Repeat, exactly, the run of lines that opens with the line containing "Recreate this object" and closes with the line containing "SHEET_THICKNESS = 0.0007", and leave all other lines out.

**RECORDS FOR THE TASK**
— start —

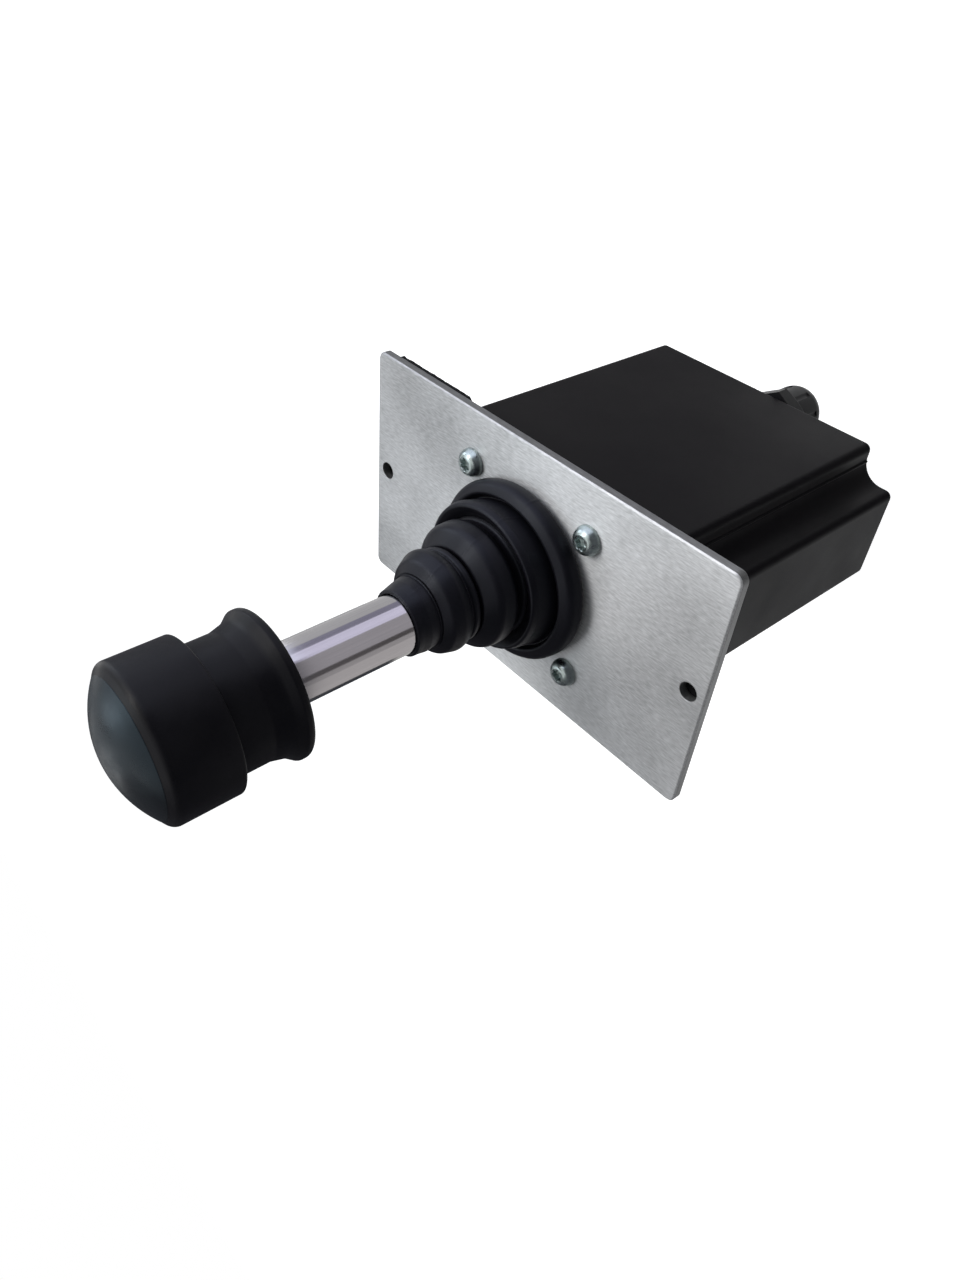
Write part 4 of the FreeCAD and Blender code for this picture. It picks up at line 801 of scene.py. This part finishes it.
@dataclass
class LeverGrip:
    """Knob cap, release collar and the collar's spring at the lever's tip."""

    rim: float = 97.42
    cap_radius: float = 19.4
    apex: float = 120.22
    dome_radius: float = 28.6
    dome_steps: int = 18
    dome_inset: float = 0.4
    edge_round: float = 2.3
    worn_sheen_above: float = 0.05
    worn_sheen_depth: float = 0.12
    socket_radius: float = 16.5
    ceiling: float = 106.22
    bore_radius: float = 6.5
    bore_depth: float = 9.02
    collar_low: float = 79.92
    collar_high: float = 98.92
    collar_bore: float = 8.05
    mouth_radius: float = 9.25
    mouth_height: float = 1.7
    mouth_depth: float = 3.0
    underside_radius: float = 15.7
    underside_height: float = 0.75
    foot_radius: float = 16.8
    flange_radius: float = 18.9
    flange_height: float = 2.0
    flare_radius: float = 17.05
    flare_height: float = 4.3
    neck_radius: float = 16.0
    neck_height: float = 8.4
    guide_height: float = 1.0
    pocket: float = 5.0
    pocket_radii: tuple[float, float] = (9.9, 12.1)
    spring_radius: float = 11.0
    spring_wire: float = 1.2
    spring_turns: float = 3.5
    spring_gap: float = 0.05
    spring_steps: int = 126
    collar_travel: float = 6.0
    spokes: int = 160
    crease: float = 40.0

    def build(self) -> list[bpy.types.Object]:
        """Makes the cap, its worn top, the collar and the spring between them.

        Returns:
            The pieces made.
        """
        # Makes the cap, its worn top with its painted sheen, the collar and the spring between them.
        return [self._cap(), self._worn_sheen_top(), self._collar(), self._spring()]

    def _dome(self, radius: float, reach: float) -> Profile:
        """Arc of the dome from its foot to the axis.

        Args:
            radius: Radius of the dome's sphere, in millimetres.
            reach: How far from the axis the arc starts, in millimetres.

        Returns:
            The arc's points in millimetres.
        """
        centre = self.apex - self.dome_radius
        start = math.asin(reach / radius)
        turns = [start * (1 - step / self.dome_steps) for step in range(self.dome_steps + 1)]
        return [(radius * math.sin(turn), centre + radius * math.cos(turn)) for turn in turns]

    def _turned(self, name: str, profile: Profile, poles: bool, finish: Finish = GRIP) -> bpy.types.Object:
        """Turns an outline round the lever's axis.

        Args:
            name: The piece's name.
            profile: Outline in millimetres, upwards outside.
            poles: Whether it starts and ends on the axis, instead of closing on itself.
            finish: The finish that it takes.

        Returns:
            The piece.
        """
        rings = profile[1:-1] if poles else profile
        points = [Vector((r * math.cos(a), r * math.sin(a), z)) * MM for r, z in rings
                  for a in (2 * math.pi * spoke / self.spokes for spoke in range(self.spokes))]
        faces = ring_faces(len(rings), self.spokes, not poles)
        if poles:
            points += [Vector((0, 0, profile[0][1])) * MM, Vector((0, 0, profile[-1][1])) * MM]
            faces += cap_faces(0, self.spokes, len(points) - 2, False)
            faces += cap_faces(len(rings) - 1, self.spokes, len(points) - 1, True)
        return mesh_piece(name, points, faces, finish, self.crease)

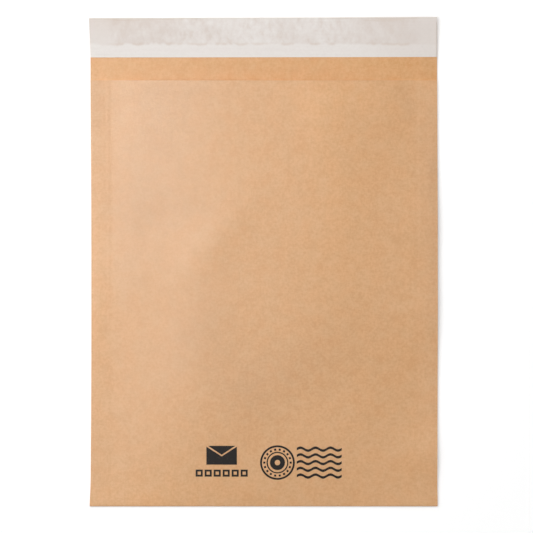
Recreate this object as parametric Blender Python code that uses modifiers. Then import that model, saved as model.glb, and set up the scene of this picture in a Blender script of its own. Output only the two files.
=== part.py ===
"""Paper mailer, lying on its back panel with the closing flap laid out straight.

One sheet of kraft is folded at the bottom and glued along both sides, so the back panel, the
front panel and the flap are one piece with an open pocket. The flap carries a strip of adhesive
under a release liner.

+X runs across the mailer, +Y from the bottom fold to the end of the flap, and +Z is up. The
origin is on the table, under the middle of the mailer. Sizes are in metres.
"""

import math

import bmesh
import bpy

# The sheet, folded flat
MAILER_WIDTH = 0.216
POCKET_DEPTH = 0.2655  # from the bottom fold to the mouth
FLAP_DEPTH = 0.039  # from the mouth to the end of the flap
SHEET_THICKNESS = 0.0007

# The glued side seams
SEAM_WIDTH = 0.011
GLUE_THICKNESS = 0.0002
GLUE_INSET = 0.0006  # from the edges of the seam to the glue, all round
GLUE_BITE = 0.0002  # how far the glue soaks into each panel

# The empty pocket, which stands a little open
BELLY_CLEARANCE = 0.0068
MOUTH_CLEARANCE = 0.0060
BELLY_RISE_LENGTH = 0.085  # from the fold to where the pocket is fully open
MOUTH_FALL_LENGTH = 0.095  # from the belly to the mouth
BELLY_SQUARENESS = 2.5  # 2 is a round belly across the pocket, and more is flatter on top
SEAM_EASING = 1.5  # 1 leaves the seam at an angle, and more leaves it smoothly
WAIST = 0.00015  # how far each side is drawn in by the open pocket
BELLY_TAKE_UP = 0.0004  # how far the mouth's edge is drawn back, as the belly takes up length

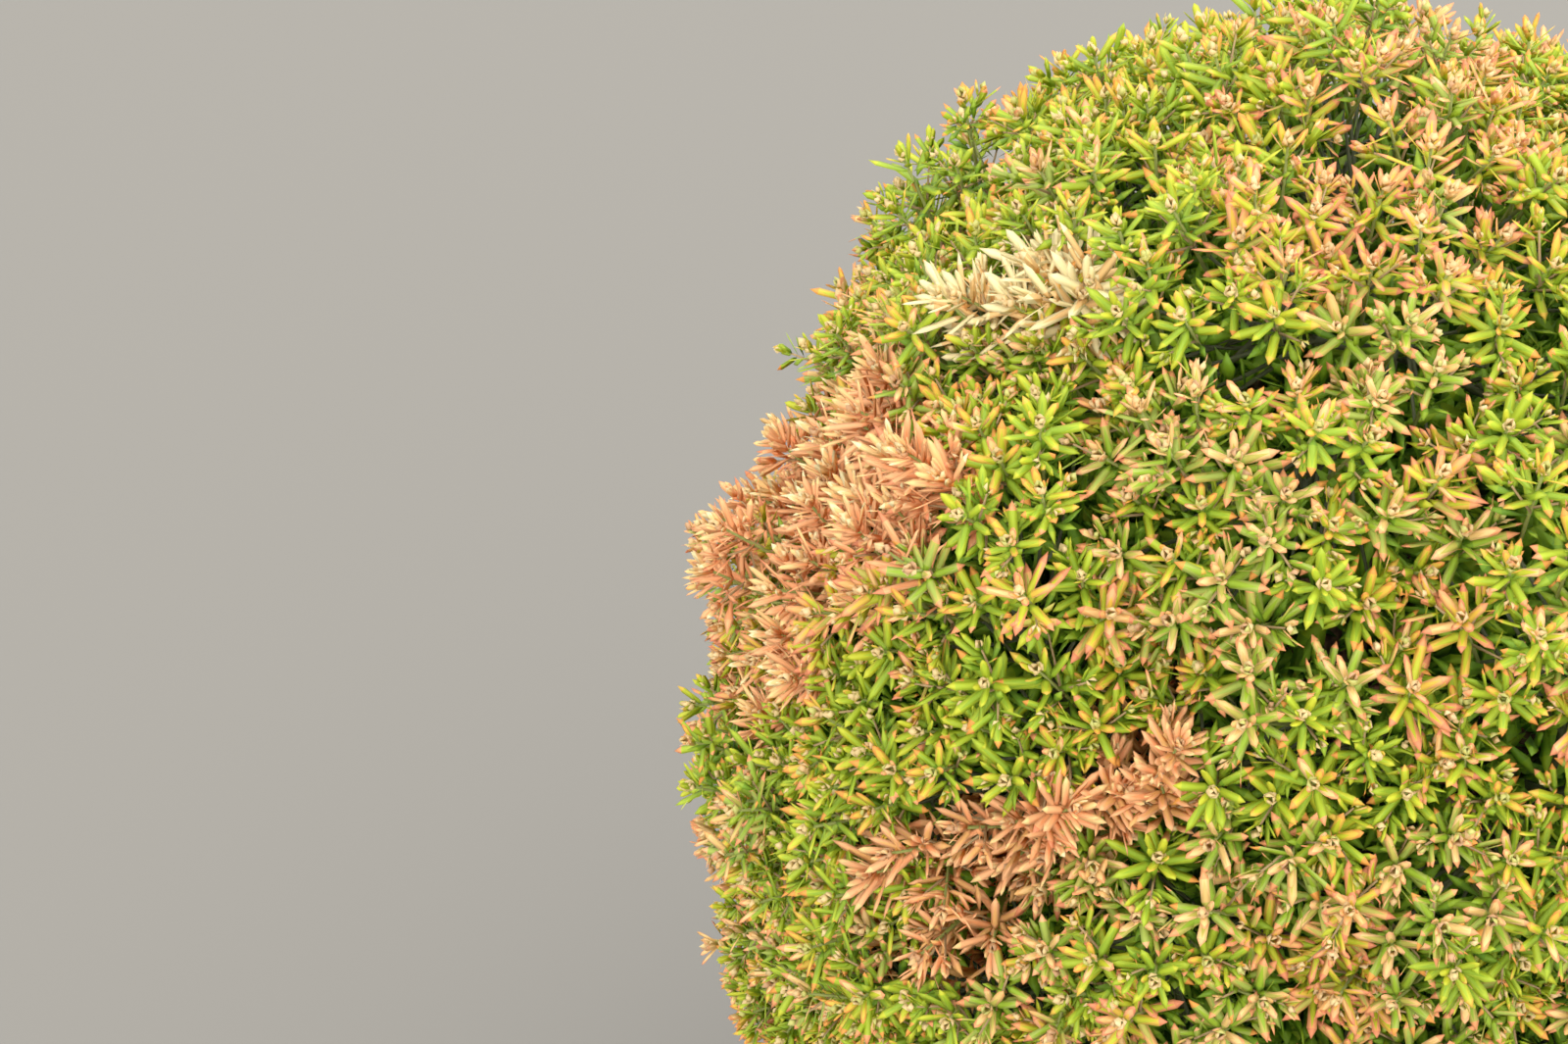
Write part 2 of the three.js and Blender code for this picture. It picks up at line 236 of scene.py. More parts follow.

— end —

**WRITTEN SOLUTION**
Recreate this object as parametric Blender Python code that uses modifiers. Then import that model, saved as model.glb, and set up the scene of this picture in a Blender script of its own. Output only the two files.
=== part.py ===
"""Paper mailer, lying on its back panel with the closing flap laid out straight.

One sheet of kraft is folded at the bottom and glued along both sides, so the back panel, the
front panel and the flap are one piece with an open pocket. The flap carries a strip of adhesive
under a release liner.

+X runs across the mailer, +Y from the bottom fold to the end of the flap, and +Z is up. The
origin is on the table, under the middle of the mailer. Sizes are in metres.
"""

import math

import bmesh
import bpy

# The sheet, folded flat
MAILER_WIDTH = 0.216
POCKET_DEPTH = 0.2655  # from the bottom fold to the mouth
FLAP_DEPTH = 0.039  # from the mouth to the end of the flap
SHEET_THICKNESS = 0.0007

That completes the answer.